YOUR INSTRUCTIONS
For the data below, work out how many lines include the string "link" and report only the number.
--- START OF GIVEN DATA ---
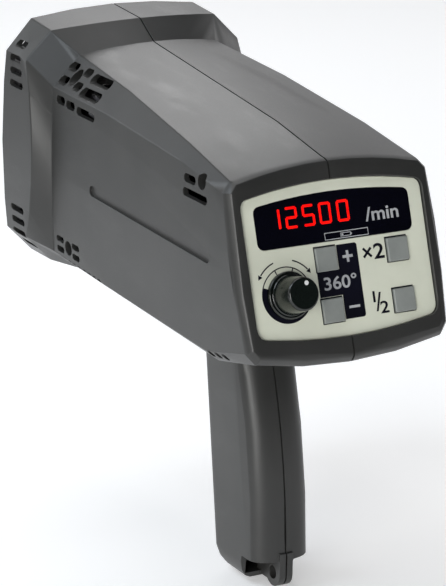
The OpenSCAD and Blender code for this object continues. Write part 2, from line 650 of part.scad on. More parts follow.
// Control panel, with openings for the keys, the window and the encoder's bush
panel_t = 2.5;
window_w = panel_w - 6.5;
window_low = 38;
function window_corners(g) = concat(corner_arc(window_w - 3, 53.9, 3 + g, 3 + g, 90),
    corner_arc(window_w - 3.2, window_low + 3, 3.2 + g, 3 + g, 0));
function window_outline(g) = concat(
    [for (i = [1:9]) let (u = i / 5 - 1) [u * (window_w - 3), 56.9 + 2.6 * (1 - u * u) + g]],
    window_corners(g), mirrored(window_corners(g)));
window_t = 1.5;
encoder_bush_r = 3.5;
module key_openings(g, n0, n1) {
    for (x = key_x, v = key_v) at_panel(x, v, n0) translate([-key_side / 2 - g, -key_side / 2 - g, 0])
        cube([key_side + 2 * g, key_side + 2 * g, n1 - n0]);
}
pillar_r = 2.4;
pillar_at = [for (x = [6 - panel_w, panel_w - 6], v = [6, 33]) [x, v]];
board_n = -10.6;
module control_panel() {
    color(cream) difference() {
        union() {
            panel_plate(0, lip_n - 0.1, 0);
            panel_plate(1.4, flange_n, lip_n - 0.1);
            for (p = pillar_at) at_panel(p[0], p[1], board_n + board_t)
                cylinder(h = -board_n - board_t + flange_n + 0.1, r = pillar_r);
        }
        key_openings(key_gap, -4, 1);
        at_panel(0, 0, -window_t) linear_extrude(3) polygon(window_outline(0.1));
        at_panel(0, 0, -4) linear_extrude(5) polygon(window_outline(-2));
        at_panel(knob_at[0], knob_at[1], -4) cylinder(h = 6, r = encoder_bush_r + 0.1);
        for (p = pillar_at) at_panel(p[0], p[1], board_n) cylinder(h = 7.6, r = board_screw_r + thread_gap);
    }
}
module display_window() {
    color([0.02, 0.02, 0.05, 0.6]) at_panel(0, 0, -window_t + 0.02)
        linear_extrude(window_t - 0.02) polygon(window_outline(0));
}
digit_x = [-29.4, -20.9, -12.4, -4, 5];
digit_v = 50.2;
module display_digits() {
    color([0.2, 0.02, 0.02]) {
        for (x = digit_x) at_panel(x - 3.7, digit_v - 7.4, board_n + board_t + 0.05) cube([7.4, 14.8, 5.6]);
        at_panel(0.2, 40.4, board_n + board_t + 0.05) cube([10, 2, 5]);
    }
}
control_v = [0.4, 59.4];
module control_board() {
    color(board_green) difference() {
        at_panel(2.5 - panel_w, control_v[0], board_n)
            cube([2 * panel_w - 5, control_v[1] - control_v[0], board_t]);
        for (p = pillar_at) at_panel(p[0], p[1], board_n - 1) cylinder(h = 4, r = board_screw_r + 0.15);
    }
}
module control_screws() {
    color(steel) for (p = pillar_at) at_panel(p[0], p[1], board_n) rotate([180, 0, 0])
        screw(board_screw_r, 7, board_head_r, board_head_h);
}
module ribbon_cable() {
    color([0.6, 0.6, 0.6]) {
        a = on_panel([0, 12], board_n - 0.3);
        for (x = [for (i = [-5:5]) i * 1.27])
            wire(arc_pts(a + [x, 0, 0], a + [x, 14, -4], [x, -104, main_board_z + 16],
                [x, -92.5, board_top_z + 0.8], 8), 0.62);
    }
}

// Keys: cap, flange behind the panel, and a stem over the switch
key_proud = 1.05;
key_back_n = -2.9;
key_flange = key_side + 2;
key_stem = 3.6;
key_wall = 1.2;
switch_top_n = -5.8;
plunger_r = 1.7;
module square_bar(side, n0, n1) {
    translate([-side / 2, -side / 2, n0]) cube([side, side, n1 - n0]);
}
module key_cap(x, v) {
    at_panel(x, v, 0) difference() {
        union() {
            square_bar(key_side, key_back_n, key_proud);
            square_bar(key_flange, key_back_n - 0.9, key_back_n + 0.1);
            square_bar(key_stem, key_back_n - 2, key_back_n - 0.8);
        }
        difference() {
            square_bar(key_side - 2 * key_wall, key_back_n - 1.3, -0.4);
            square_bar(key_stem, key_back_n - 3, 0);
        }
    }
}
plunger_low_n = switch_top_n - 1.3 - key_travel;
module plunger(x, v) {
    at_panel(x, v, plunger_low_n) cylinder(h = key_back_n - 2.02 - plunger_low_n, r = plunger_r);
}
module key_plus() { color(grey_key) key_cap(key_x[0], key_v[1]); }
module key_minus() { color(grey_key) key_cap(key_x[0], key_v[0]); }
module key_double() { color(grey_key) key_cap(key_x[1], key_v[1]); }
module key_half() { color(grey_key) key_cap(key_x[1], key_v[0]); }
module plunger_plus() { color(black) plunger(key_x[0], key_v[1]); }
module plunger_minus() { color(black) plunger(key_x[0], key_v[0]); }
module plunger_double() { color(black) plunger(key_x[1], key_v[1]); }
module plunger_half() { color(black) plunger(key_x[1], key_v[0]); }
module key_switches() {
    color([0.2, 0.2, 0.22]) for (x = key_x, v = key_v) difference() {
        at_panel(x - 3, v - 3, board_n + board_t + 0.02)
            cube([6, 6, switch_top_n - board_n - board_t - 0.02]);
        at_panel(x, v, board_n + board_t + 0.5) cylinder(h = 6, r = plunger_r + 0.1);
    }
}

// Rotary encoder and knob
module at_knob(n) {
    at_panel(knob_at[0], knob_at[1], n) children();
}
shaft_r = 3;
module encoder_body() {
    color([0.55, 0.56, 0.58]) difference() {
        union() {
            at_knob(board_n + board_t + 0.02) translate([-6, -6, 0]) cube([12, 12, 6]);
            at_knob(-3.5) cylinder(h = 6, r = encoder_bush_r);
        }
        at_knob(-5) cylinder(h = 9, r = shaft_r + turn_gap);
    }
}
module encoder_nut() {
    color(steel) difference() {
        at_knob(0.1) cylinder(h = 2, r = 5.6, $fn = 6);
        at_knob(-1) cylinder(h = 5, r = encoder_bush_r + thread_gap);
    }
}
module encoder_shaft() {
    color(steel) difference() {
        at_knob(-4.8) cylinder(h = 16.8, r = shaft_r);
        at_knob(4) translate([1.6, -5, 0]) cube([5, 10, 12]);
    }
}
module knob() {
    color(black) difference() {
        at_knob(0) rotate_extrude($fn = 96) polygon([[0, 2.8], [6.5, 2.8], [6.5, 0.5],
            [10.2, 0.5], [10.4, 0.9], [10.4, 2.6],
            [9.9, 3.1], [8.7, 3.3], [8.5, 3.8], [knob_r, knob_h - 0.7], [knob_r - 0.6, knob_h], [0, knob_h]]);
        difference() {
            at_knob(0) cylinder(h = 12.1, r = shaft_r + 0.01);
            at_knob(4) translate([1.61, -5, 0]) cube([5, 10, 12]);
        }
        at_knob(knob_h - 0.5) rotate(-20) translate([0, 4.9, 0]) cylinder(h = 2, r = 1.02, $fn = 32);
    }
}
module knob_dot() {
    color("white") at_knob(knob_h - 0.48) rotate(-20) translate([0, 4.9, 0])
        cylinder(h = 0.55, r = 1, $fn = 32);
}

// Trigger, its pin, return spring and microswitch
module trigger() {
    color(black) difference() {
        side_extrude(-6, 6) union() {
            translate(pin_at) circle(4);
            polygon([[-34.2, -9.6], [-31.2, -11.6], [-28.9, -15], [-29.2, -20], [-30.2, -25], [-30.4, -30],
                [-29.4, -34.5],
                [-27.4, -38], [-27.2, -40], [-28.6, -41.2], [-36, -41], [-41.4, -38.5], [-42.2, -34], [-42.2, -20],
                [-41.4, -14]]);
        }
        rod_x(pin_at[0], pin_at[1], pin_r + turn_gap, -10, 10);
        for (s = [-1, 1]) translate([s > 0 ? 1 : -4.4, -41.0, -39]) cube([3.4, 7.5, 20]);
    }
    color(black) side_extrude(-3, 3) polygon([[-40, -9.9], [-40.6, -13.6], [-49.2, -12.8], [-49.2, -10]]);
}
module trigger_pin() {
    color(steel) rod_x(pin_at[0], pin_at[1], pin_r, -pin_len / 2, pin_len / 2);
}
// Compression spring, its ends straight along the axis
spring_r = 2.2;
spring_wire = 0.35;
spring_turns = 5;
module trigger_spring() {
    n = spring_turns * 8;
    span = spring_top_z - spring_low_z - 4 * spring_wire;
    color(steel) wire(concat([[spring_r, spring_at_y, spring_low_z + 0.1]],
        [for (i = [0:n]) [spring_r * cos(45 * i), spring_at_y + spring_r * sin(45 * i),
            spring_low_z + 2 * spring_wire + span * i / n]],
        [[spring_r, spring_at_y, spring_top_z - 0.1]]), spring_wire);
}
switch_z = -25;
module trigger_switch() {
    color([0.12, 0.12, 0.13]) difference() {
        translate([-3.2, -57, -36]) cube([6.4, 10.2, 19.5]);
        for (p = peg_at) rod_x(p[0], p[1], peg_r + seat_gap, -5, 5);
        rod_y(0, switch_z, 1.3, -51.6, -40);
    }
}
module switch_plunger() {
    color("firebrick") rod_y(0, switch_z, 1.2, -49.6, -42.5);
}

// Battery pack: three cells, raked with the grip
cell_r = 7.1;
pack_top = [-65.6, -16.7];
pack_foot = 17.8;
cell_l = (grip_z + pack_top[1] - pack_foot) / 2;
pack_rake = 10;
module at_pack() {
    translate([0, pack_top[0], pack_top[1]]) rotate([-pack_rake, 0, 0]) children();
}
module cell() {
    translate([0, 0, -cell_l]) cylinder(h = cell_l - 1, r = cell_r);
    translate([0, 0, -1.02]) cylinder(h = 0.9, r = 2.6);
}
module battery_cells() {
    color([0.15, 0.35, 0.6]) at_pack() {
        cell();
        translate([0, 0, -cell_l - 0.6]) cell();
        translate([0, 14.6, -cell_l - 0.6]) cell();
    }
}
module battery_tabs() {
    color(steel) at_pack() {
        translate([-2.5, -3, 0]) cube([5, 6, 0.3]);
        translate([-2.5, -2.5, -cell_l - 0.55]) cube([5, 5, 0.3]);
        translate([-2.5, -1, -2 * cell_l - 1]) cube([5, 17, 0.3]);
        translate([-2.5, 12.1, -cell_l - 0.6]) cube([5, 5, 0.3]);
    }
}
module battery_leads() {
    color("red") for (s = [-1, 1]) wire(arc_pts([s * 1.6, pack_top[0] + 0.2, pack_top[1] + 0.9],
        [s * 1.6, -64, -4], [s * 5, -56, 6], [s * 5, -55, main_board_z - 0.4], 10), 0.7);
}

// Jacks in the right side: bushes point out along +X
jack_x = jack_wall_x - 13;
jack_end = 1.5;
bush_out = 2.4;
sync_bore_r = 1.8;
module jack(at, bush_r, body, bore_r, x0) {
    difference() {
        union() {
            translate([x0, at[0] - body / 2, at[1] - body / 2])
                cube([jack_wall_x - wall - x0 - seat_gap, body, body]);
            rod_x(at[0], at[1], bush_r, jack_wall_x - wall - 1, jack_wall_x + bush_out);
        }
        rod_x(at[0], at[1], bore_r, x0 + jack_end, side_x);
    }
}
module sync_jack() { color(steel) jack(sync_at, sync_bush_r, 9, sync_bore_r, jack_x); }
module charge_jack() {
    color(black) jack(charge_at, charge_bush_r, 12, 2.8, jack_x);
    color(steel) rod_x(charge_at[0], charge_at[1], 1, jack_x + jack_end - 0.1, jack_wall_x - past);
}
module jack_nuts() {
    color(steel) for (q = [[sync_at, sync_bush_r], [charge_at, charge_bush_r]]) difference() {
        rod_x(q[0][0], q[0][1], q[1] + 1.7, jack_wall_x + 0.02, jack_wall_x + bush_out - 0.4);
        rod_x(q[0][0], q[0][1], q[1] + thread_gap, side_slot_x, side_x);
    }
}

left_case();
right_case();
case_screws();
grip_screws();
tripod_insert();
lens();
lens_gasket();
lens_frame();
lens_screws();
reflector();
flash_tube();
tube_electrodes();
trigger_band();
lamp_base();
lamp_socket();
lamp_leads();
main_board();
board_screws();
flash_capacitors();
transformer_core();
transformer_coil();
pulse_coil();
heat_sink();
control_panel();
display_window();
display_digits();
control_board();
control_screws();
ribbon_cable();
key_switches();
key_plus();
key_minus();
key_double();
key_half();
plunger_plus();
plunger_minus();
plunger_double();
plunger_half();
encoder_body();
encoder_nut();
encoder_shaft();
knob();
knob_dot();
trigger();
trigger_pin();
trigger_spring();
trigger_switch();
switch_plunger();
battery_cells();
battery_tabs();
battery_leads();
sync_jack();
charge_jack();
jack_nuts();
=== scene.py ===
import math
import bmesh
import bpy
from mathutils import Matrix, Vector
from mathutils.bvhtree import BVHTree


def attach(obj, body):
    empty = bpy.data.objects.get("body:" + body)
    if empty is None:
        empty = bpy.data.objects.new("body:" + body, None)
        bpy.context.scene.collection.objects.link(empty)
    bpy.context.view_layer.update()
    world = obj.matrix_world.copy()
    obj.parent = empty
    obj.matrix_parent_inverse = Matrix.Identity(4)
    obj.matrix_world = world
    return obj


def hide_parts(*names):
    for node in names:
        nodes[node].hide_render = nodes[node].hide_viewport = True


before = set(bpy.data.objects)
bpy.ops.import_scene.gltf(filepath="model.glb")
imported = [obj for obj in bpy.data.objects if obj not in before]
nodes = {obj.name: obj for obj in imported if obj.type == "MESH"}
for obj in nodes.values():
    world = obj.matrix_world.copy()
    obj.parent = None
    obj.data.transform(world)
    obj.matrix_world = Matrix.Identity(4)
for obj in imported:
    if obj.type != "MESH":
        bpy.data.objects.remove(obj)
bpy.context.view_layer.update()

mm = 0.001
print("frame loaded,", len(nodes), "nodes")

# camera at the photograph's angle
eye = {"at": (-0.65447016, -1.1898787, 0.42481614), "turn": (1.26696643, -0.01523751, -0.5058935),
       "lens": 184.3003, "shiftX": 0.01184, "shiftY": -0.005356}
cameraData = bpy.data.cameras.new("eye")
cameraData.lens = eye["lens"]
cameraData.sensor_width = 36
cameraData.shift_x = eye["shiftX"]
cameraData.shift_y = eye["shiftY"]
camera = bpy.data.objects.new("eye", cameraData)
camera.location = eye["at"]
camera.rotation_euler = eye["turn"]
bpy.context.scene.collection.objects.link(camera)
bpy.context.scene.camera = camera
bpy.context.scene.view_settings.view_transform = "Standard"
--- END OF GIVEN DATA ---
RESULT OF THE EXERCISE
2